Add or drop columns on an existing dataset:

// Add a column with a default value (applied to all existing rows)
await qm.table("users").addColumn("tier", "utf8", "free")
// Add a nullable column (default: null)
await qm.table("users").addColumn("notes", "utf8")
// Drop a column
await qm.table("users").dropColumn("legacy_field")

Both return a SchemaEvolutionResult:

{
table: "users",
operation: "add_column", // or "drop_column"
column: "tier",
columnsAfter: ["id", "name", "email", "tier"]
}

Schema changes apply to the in-memory dataset (MaterializedExecutor).
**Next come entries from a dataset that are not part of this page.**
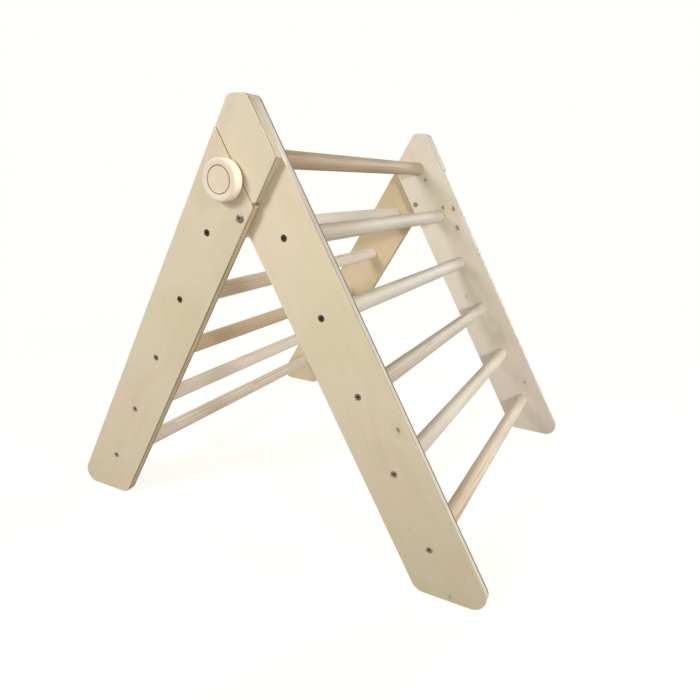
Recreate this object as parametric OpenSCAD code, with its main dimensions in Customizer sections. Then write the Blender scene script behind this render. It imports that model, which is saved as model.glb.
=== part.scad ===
// Foldable climbing triangle: two ladders hinged near the peak, locked open by two knobs.
// Millimetres, +Z up. X runs down the right ladder, Y along the rungs.
// The origin lies on the floor under the peak, midway between the side boards.
// Each side is drawn flat, with x and y as X and Z and z as the distance from the middle.

/* [Ladders] */
// Length of a leg's centreline from the crossing of the legs to the floor
leg_len = 800; // [760:5:900]
// Lean of each leg from the vertical, in degrees
lean = 30; // [27:0.5:33]
// Clear width between the right ladder's two boards
inner_w = 740; // [500:10:900]

/* [Boards] */
// Width of each side board
board_w = 120; // [110:1:130]
// Thickness of the boards and the caps
board_t = 18; // [15:0.5:24]
// Radius of the rounded arris all round a board
edge_r = 1.5; // [1:0.25:3]
// Height of the blunted peak above the crossing of the legs
peak_height = 90; // [84:1:98]
// Radius that a board's tight corners have over that of its arris
corner_ease = 0.5; // [0.5:0.25:4]
// Corner radius of the peak
peak_r = 14; // [8:1:20]
// Corner radius of the feet
foot_r = 25; // [12:1:28]

/* [Rungs] */
// Diameter of the rungs
rung_d = 32; // [25:1:35]
// Distance from rung to rung along a leg
rung_pitch = 140; // [120:1:145]
// Depth of the blind socket that holds each rung end
socket_depth = 8; // [5:0.5:10]
// Bevel on the rung ends
rung_bevel = 1; // [0.5:0.25:2]

/* [Rung screws] */
// Diameter of the countersunk head
screw_head_d = 12; // [9:0.5:14]
// Height of the head's cone
screw_head_h = 2.5; // [2:0.25:4]
// Diameter of the plain neck under the head
screw_neck_d = 7; // [6:0.5:8]
// Length of the plain neck, from the top of the head
screw_neck_len = 12; // [10:0.5:16]
// Diameter of the shank below the neck
screw_shank_d = 5; // [4:0.5:5.5]
// Length of the whole screw
screw_len = 50; // [40:1:60]
// Length of the taper from the neck to the shank
screw_taper = 1; // [0.5:0.25:2]
// Depth of the head below the board's face
screw_sink = 0.6; // [0:0.1:1.5]
// Width across the flats of a hexagon recess
hex_af = 4; // [3:0.5:5]
// Depth of a hexagon recess
hex_depth = 2.5; // [1.5:0.25:3]

/* [Stop caps] */
// Distance of the seam from the right leg's centreline
seam_offset = 15; // [8:0.5:22]
// Gap left in the seam
seam_gap = 0.5; // [0.3:0.1:2]
// Height cut off the cap's lower tip
tip_cut = 6; // [4:0.5:12]
// Diameter of the dowels between cap and board
dowel_d = 8; // [6:0.5:10]
// Length of these dowels
dowel_len = 20; // [14:0.5:26]
// Bevel on the dowel ends
dowel_bevel = 1; // [0.5:0.25:1.5]
// How much nearer the top rung's axis these dowels are than the board's edges
dowel_margin = 18; // [14:1:24]

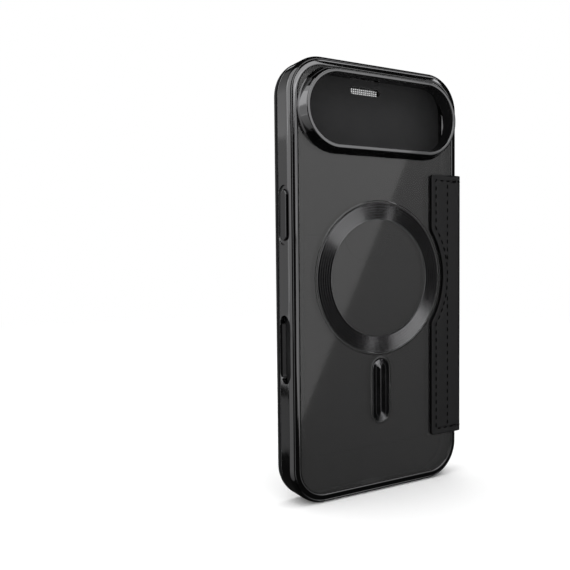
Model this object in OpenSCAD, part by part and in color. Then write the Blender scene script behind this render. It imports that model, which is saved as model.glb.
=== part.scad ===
// Folio wallet case for a thin smartphone: a clear-backed bumper shell with a magnetic ring,
// and a leather cover with a card pocket that opens like a book on a leather spine.
// Millimetres. X runs across the case, Y through its thickness with the rear (camera) side
// at +Y, and Z up its height. The origin is at the centre of the base of the closed case.

/* [Shell] */
// Outer width of the bumper
shell_w = 77.6; // [77.4:0.1:79]
// Outer height of the bumper
shell_h = 160; // [159:0.1:162]
// Thickness of the bumper, from its rear face to its front lip
shell_d = 8.8; // [8.6:0.1:9.4]
// Corner radius of the bumper, seen from behind
corner_r = 14; // [13:0.5:15]
// Thickness of the bumper's side wall
wall_t = 1.4; // [1.3:0.1:1.6]
// Thickness of the clear back panel
panel_t = 1.5; // [1.4:0.1:1.8]
// Depth of the space for the phone
bay_d = 5.8; // [5.6:0.1:6]

/* [Camera window] */
// Width of the window
window_w = 65.1; // [60:0.1:66]
// Height of the window
window_h = 24.9; // [22:0.1:25]
// Height of the window's centre above the base
window_z = 141.3; // [140:0.1:142]
// Height that the camera frame stands out from the back
rim_h = 4; // [2:0.1:5]

/* [Magnetic ring] */
// Outer radius of the ring
ring_ro = 28; // [27:0.1:28.5]
// Inner radius of the ring
ring_ri = 21.9; // [21:0.1:23]
// Height of the ring's centre above the base
ring_z = 81; // [80:0.1:82]
// Number of magnets round the ring
magnet_count = 18; // [12:1:24]
// Length of the alignment bar
bar_l = 23.7; // [20:0.1:25]
// Width of the alignment bar
bar_w = 7.6; // [6:0.1:9]
// Height of the bar's centre above the base
bar_z = 38.7; // [37:0.1:39]

/* [Keys] */
// Height of the power key's centre above the base
power_z = 104; // [100:0.5:106]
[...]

On edge mode, schema evolution coordinates through MasterDO.

For long-running queries, track progress with a callback:

const result = await df.collect({
onProgress: (info) => {
console.log(`${info.rowsCollected} rows, ${info.bytesRead} bytes`)
},
})
// Append rows
await qm.table("events").append([
{ id: 1, type: "click", created_at: "2026-03-06" },
])
// Partitioned write — each region value gets its own fragment
// Enables O(1) fragment lookup at query time via partition catalog
await qm.table("events").append(rows, {
partitionBy: "region",
})
// Append to specific R2 path with metadata
await qm.table("enriched").append(rows, {
path: "pipelines/job-abc/enriched.lance/",
metadata: { pipelineId: "job-abc", sourceTables: "orders,users", ttl: "7d" },
})
// Drop table — deletes all fragments from R2
await qm.table("enriched").dropTable()

See Write Path for details on CAS coordination, read-after-write consistency, and catalog integration.

const similar = await qm
.table("images")
.vector("embedding", queryVec, 10)
.exec()

IVF-PQ accelerated when index is present, falls back to flat SIMD search.